Statistics Guide

kandy-statistics allows you to build statistical plots, i.e., plots with statistical transformations of data. With them, you can explore your data in a better way as well as visualize important statistical observations.

How do statistics work?

The process of statistical transformations is straightforward and intuitive. You have some dataset — it can be a single List or a whole DataFrame. Statistics consume one or more sets of values (List, DataColumn) from this dataset and import a new dataset with the transformed data. Then this dataset is used for visualization. Kandy has an API for explicit work with this dataset as well as more simplified for quick plotting.

`statBin` anatomy example

Let's look at an example. The bin statistic is one of the most used — it allows you to split observations by bins and count the number of observations in each one. It is used to construct one of the most common statistical plots — histogram.
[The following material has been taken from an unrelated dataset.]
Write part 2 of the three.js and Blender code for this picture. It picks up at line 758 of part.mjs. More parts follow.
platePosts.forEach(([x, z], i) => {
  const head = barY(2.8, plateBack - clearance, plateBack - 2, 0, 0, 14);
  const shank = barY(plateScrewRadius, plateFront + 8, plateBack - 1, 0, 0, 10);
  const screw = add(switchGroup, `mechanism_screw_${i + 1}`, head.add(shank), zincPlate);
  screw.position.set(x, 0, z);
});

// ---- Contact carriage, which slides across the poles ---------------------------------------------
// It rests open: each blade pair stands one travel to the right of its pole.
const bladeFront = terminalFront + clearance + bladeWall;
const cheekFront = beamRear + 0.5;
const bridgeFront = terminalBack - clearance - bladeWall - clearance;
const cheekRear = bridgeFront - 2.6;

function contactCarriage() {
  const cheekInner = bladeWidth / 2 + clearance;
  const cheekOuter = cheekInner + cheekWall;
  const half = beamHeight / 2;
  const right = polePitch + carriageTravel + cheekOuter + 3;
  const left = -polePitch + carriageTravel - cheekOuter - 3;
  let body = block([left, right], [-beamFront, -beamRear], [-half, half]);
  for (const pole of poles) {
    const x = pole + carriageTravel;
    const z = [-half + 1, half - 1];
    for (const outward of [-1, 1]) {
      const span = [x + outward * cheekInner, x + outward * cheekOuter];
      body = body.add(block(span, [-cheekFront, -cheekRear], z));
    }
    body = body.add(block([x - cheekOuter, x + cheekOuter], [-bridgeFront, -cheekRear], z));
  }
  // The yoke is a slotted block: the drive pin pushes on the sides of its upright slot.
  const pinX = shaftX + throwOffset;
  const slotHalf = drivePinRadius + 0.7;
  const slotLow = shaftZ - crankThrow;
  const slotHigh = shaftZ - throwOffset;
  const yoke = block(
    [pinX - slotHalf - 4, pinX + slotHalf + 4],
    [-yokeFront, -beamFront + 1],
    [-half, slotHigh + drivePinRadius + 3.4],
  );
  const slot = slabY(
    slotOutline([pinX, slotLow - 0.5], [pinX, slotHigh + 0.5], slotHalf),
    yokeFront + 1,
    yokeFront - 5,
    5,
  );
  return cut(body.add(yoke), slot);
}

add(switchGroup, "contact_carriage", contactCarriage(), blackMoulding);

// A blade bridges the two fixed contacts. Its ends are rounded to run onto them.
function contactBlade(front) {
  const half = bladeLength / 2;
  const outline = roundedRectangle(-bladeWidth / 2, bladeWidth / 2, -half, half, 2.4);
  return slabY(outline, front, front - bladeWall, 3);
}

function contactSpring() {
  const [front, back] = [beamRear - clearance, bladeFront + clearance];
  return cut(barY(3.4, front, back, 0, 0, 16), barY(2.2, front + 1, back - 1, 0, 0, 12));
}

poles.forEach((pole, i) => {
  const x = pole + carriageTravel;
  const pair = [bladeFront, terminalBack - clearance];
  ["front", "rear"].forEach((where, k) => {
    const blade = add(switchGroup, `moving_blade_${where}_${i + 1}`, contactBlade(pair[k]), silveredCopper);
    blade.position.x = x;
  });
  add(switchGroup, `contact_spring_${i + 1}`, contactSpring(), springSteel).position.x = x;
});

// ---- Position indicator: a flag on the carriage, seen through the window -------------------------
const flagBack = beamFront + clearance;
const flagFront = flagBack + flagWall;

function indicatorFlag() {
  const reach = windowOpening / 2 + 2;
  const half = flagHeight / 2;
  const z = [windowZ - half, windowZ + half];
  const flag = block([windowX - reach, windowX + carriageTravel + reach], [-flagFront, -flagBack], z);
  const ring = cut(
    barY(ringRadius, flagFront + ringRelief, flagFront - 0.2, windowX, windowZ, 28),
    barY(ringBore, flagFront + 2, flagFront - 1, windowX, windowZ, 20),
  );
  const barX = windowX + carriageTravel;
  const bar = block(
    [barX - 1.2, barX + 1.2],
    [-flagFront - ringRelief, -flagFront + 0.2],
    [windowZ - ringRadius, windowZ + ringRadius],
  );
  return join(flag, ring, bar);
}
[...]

But before we build a histogram, let's examine the statistics.

// Generate sample from normal distribution
val sample = NormalDistribution().sample(1000).toList()
// Generate weights from uniform distribution
val weights = UniformRealDistribution(0.0, 1.0).sample(1000).toList()

Let's look at the checklist of these arguments for statBin:

val statBinData = statBin(
    sample, // Pass a sample as an input
    null, // Don't provide weights
    BinsOption.byNumber(20), // Set the number of bins
    BinsAlign.center(0.0) // Set the align of bins
)

statBinData

As you can see, we got a DataFrame with one ColumnGroup called Stat which contains several columns with statics. For statBin, each row corresponds to one bin. Stat.x is the column with the centers of the bins; Stat.count contains the number of observations in the bin. Stat.countWeighted - weighted version of count (but since we do not pass weights, this column differs from the previous one only in type - Double instead of Int; values are the same). There are also Stat.density and Stat.densityWeighted. They contain empirically estimated density (both normal and weighted) of the sample in the points corresponding to the centers of bins.
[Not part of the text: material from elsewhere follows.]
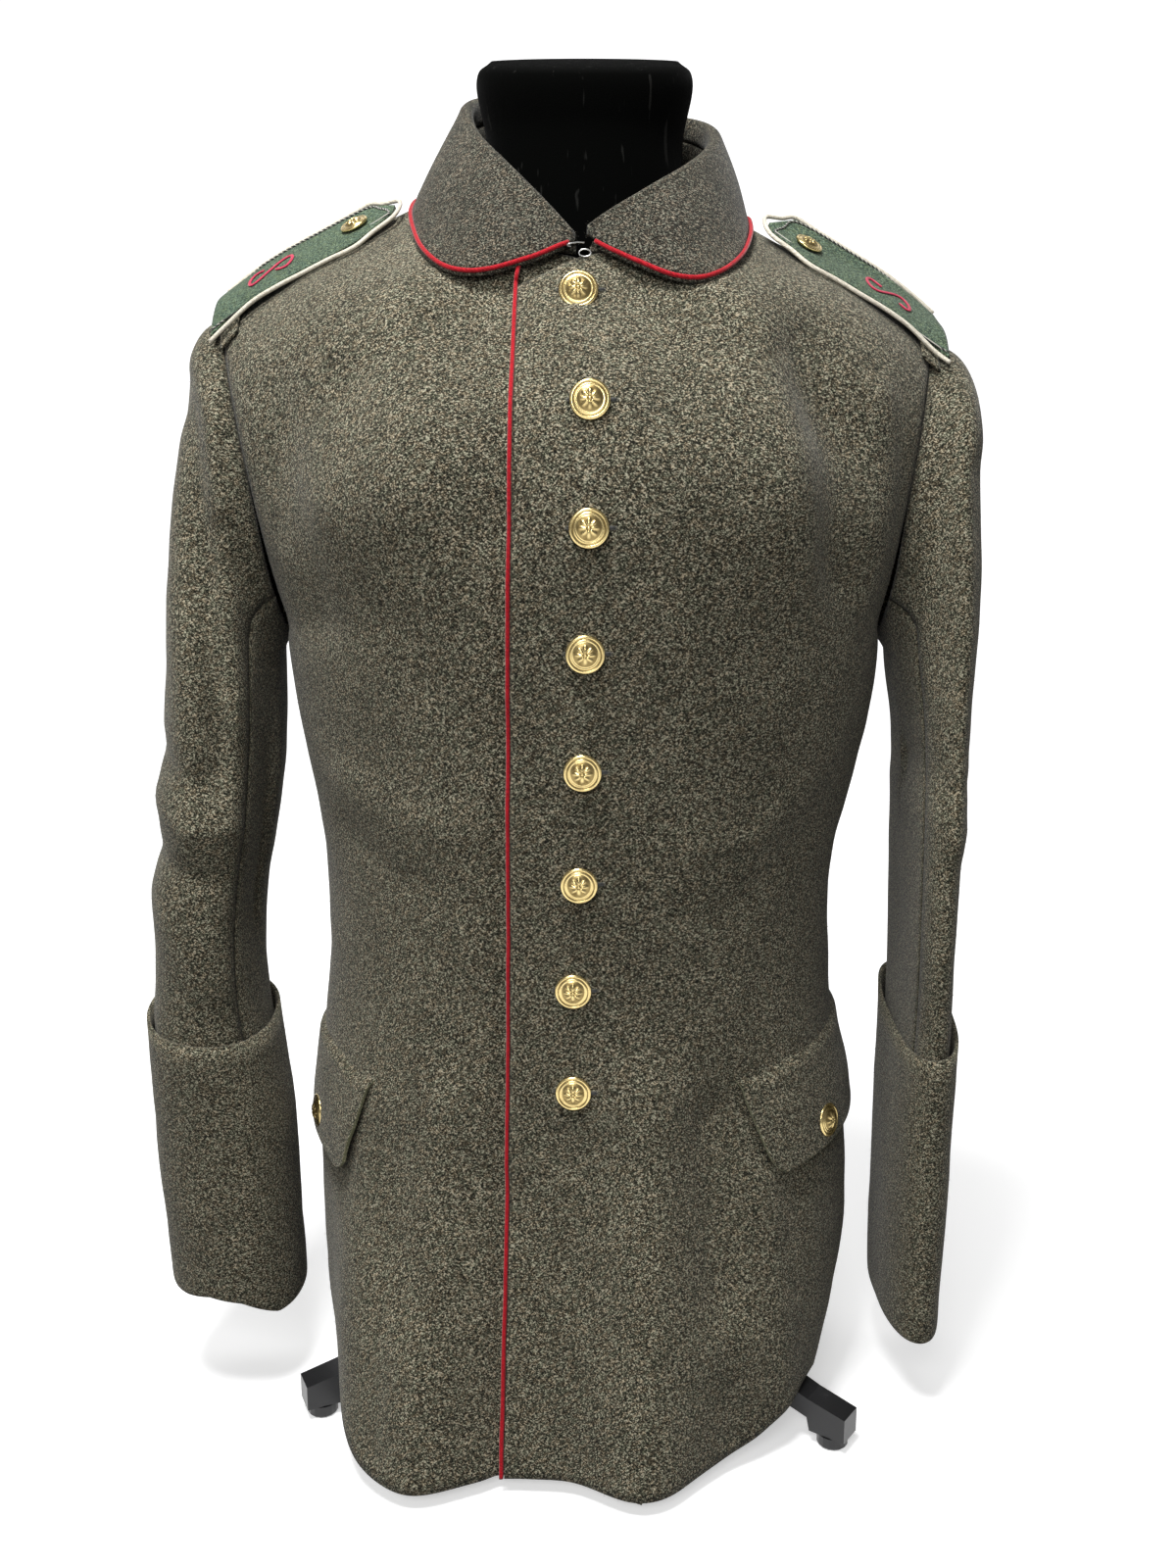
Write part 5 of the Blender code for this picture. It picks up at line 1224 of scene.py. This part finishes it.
class TUNIC_OT_buttons(Step, bpy.types.Operator):
    """Makes the domed brass buttons and the worked buttonholes behind them"""

    bl_idname = "tunic.buttons"
    bl_label = "Buttons and buttonholes"

    def work(self, sizes):
        for node in BUTTONS:
            brass_button(node)
        tree = tree_of(CLOTH["front_left"])
        stitch = bar_link(*HOLE_STITCH)
        half = sizes.buttonhole / 2
        holes = []
        for node in FRONT_BUTTONS:
            back = button_frame(node)[0]
            middle = back.x + HOLE_ASIDE
            line, out, slit = [], [], []
            for k in range(HOLE_POINTS):
                a = 2 * math.pi * k / HOLE_POINTS
                along = half * math.copysign(abs(math.cos(a)) ** HOLE_SQUARE, math.cos(a))
                hit, normal = spot_on(tree, middle + along, back.z + HOLE_HALF * math.sin(a))
                line.append(hit + normal * 0.0001)
                out.append(normal)
            for along in np.linspace(-half, half, 15):
                slit.append(spot_on(tree, middle + along * 0.94, back.z)[0])
            # a dark tube in the slit, a painted shade where the cut opens
            dark = tube("slit", slit, HOLE_SHADE_RADIUS, 8)
            dark.data.materials.append(MATERIALS["dark_thread"])
            # each stitch lies along the slit's edge
            holes += [dark, repeated("ring", line, out, stitch, HOLE_STEP, "grey_thread", closed=True)]
        bpy.data.objects.remove(stitch)
        carried(joined("front_buttonholes", holes))


class TUNIC_OT_fuzz(Step, bpy.types.Operator):
    """Raises short wool fibres over the cloth"""

    bl_idname = "tunic.fuzz"
    bl_label = "Wool fuzz"

    def work(self, sizes):
        hair = hair_shape(sizes.fibre_length, sizes.fibre_width)
        for name, parts, material, seed in (
            ("body_fuzz", ("front", "back"), "tunic_wool", 11),
            ("sleeve_fuzz", ("sleeve_upper", "cuff"), "tunic_wool", 12),
            ("collar_fuzz", ("collar_fall", "flap"), "collar_wool", 13),
        ):
            nodes = [node for part in parts for node in nodes_of(part)]
            surface = joined("surface", [new_object(node, CLOTH[node].data.copy()) for node in nodes])
            settle(scattered(name, surface, hair, sizes.fibre_density, seed, material), material)
            bpy.data.objects.remove(surface)
        bpy.data.objects.remove(hair)


class TUNIC_OT_form(Step, bpy.types.Operator):
    """Finishes the dress form: velvet neck block, linen torso and enamelled stand"""

    bl_idname = "tunic.form"
    bl_label = "Dress form"

    def work(self, sizes):
        settle(softened("form_neck", "form_neck_velvet", FINE_LEVEL), "black_velvet", node="form_neck")
        for node, obj in NODES.items():
            if node.startswith("form") and node != "form_neck":
                material = "form_linen" if node == "form_torso" else "black_metal"
                obj.data.materials.clear()
                obj.data.materials.append(MATERIALS[material])


class TUNIC_OT_stage(Step, bpy.types.Operator):
    """Sets the pale floor, the soft lights and the camera"""

    bl_idname = "tunic.stage"
    bl_label = "Stage, lights and camera"

    def work(self, sizes):
        bend = np.linspace(0, math.pi / 2, 17)[1:]
        run = [(FLOOR_FRONT, 0), (FLOOR_BACK, 0)]
        run += [(FLOOR_BACK + BACKDROP_BEND * math.sin(a), BACKDROP_BEND * (1 - math.cos(a))) for a in bend]
        run.append((FLOOR_BACK + BACKDROP_BEND, BACKDROP_TOP))
        points = [(x, y, z) for x in (-FLOOR_SIDE, FLOOR_SIDE) for y, z in run]
        n = len(run)
        faces = [(i, n + i, n + i + 1, i + 1) for i in range(n - 1)]
        mesh = bpy.data.meshes.new("floor")
        mesh.from_pydata(points, [], faces)
        floor = new_object("floor", mesh)
        paint = Paint("pale_floor", roughness=0.9, specular_ior_level=0.1, emission_strength=0.46)
        paint.shader.inputs["Emission Color"].default_value = rgb(1, 1, 1)
        mesh.materials.append(paint.feed(base_color=paint.mix(
            paint.noise(0.4, 2.0), rgb(0.86, 0.86, 0.86), rgb(0.88, 0.88, 0.88))))
        mesh.polygons.foreach_set("use_smooth", [True] * len(mesh.polygons))
        floor.visible_diffuse = False  # the white floor throws no light up under the skirt
        world = bpy.data.worlds.new("studio")
        world.use_nodes = True
        world.node_tree.nodes["Background"].inputs["Color"].default_value = rgb(1, 1, 1)
        world.node_tree.nodes["Background"].inputs["Strength"].default_value = sizes.room_light
        bpy.context.scene.world = world
        for lamp in LAMPS:
            light = bpy.data.lights.new(lamp.name, "AREA")
            light.energy, light.size = sizes.key_light * lamp.share, lamp.size
            holder = new_object(lamp.name, light)
            holder.location = lamp.spot
            aim = Vector(lamp.aim) - Vector(lamp.spot)
            holder.rotation_euler = aim.to_track_quat("-Z", "Y").to_euler()
        camera = bpy.data.cameras.new("camera")
        camera.lens, camera.sensor_width = CAMERA_LENS, CAMERA_SENSOR
        holder = new_object("camera", camera)
        holder.location = CAMERA_SPOT
        holder.rotation_euler = (math.pi / 2 - CAMERA_DOWN, 0, 0)
        bpy.context.scene.camera = holder
        bpy.context.scene.view_settings.view_transform = "Standard"


class TUNIC_OT_declare(Step, bpy.types.Operator):
    """Works out each cloth piece's flat cut area, and keeps none of it"""

    bl_idname = "tunic.declare"
    bl_label = "Flat cuts"

    def work(self, sizes):
        for part, cut in CUTS.items():
            for node in nodes_of(part):
                cut.width * cut.length * cut.share


class TUNIC_PG_sizes(bpy.types.PropertyGroup):
    """Sizes and light that someone dressing the tunic would change"""

    border_inset: bpy.props.FloatProperty(
        name="Border inset", description="From a strap's edge in to its twisted cord",
        default=0.0030, min=0, unit="LENGTH")
    border_radius: bpy.props.FloatProperty(
        name="Border cord radius", description="Half the twisted cord's thickness",
        default=0.00062, min=0, unit="LENGTH")
    loop_from_end: bpy.props.FloatProperty(
        name="Loop from end", description="From a strap's outer end to the middle of its stitched loop",
        default=0.034, min=0, unit="LENGTH")
    buttonhole: bpy.props.FloatProperty(
        name="Buttonhole", description="Length of a front buttonhole", default=0.0262, min=0, unit="LENGTH")
    fibre_length: bpy.props.FloatProperty(
        name="Fibre length", description="Length of a loose wool fibre", default=0.0022, min=0, unit="LENGTH")
    fibre_width: bpy.props.FloatProperty(
        name="Fibre width", description="Thickness of a loose wool fibre",
        default=0.00014, min=0, unit="LENGTH")
    fibre_density: bpy.props.FloatProperty(
        name="Fibre density", description="Loose fibres on each square metre of cloth", default=8400, min=0)
    key_light: bpy.props.FloatProperty(
        name="Key light", description="Strength of the main soft light", default=38.0, min=0, subtype="POWER")
    room_light: bpy.props.FloatProperty(
        name="Room light", description="Strength of the white room round the stage", default=0.20, min=0)


STEPS = (
    TUNIC_OT_body, TUNIC_OT_sleeves, TUNIC_OT_collar, TUNIC_OT_front_edge, TUNIC_OT_flaps, TUNIC_OT_straps,
    TUNIC_OT_buttons, TUNIC_OT_fuzz, TUNIC_OT_form, TUNIC_OT_declare, TUNIC_OT_stage,
)


class TUNIC_PT_panel(bpy.types.Panel):
    """Lists the tunic's sizes and steps"""

    bl_idname = "TUNIC_PT_panel"
    bl_label = "Field tunic"
    bl_space_type = "VIEW_3D"
    bl_region_type = "UI"
    bl_category = "Tunic"

    def draw(self, context):
        for name in TUNIC_PG_sizes.__annotations__:
            self.layout.prop(context.scene.tunic_sizes, name)
        for step in STEPS:
            self.layout.operator(step.bl_idname)


CLASSES = (TUNIC_PG_sizes, *STEPS, TUNIC_PT_panel)


def register():
    for cls in CLASSES:
        bpy.utils.register_class(cls)
    bpy.types.Scene.tunic_sizes = bpy.props.PointerProperty(type=TUNIC_PG_sizes)


def unregister():
    del bpy.types.Scene.tunic_sizes
    for cls in reversed(CLASSES):
        bpy.utils.unregister_class(cls)


def main():
    register()
    for step in STEPS:
        getattr(bpy.ops.tunic, step.bl_idname.split(".")[1])()


if __name__ == "__main__":
    main()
Awesome! But what about plotting?

As mentioned earlier, statBin is used to plot a histogram. And now, having our new dataset, it is really easy to build it — for a classic histogram we need bars with coordinates (x: bin center (i.e. Stat.x), y = bin count (i.e. Stat.count)):

statBinData.plot {
    bars {
        x(Stat.x)
        y(Stat.count)
    }
    layout.title = "Our awesome histogram!"
}

Statistics APIs

Stat-transform API

"Stat-transform" API allows you to transform a dataset right inside PlotBuilder, calculating stats on the fly. It is essentially a set of extensions for PlotBuilder that have the usual statistics API (input samples, weights and parameters) but also open a new context. As usual, new layers can be created in this context, but within it, they will have a new dataset — a dataset with a statistical transformation.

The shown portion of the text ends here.